▸ Data:
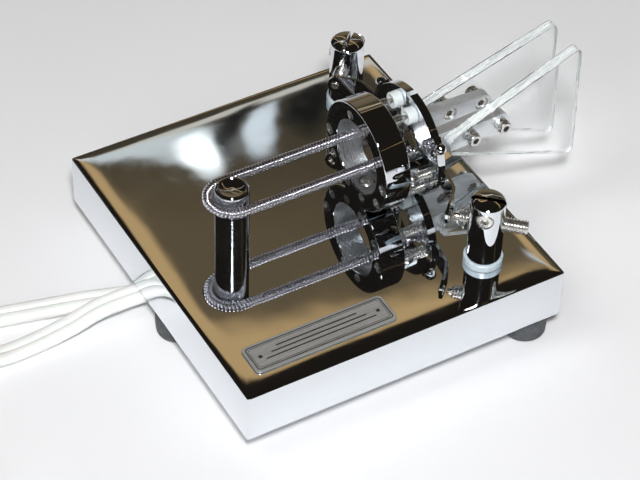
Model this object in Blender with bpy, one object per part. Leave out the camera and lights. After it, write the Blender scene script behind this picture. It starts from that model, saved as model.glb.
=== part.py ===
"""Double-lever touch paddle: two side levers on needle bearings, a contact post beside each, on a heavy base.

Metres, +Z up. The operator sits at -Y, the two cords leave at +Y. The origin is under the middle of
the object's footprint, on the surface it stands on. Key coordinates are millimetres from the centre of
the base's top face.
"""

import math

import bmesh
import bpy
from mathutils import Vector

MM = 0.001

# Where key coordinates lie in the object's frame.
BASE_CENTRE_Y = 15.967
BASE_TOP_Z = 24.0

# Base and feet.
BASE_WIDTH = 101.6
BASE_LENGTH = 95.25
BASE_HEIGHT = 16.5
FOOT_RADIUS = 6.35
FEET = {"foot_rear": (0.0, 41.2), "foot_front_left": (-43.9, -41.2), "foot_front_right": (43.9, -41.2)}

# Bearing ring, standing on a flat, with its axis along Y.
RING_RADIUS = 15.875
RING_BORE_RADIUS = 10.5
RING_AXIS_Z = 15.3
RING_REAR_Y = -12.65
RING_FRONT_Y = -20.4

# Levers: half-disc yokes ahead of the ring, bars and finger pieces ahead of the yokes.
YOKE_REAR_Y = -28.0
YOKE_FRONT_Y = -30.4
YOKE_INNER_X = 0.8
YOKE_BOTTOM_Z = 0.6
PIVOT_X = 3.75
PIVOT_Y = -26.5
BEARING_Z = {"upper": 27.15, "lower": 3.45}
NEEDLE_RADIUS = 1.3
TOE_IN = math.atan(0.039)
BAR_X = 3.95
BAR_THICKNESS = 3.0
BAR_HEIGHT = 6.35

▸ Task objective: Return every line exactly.

▸ Completed exercise:
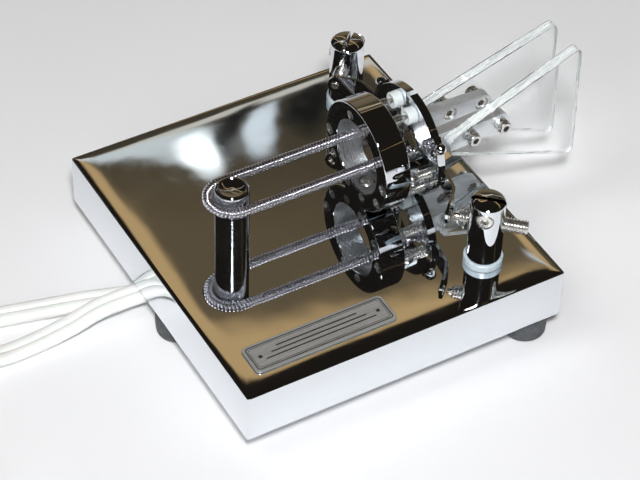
Model this object in Blender with bpy, one object per part. Leave out the camera and lights. After it, write the Blender scene script behind this picture. It starts from that model, saved as model.glb.
=== part.py ===
"""Double-lever touch paddle: two side levers on needle bearings, a contact post beside each, on a heavy base.

Metres, +Z up. The operator sits at -Y, the two cords leave at +Y. The origin is under the middle of
the object's footprint, on the surface it stands on. Key coordinates are millimetres from the centre of
the base's top face.
"""

import math

import bmesh
import bpy
from mathutils import Vector

MM = 0.001

# Where key coordinates lie in the object's frame.
BASE_CENTRE_Y = 15.967
BASE_TOP_Z = 24.0

# Base and feet.
BASE_WIDTH = 101.6
BASE_LENGTH = 95.25
BASE_HEIGHT = 16.5
FOOT_RADIUS = 6.35
FEET = {"foot_rear": (0.0, 41.2), "foot_front_left": (-43.9, -41.2), "foot_front_right": (43.9, -41.2)}

# Bearing ring, standing on a flat, with its axis along Y.
RING_RADIUS = 15.875
RING_BORE_RADIUS = 10.5
RING_AXIS_Z = 15.3
RING_REAR_Y = -12.65
RING_FRONT_Y = -20.4

# Levers: half-disc yokes ahead of the ring, bars and finger pieces ahead of the yokes.
YOKE_REAR_Y = -28.0
YOKE_FRONT_Y = -30.4
YOKE_INNER_X = 0.8
YOKE_BOTTOM_Z = 0.6
PIVOT_X = 3.75
PIVOT_Y = -26.5
BEARING_Z = {"upper": 27.15, "lower": 3.45}
NEEDLE_RADIUS = 1.3
TOE_IN = math.atan(0.039)
BAR_X = 3.95
BAR_THICKNESS = 3.0
BAR_HEIGHT = 6.35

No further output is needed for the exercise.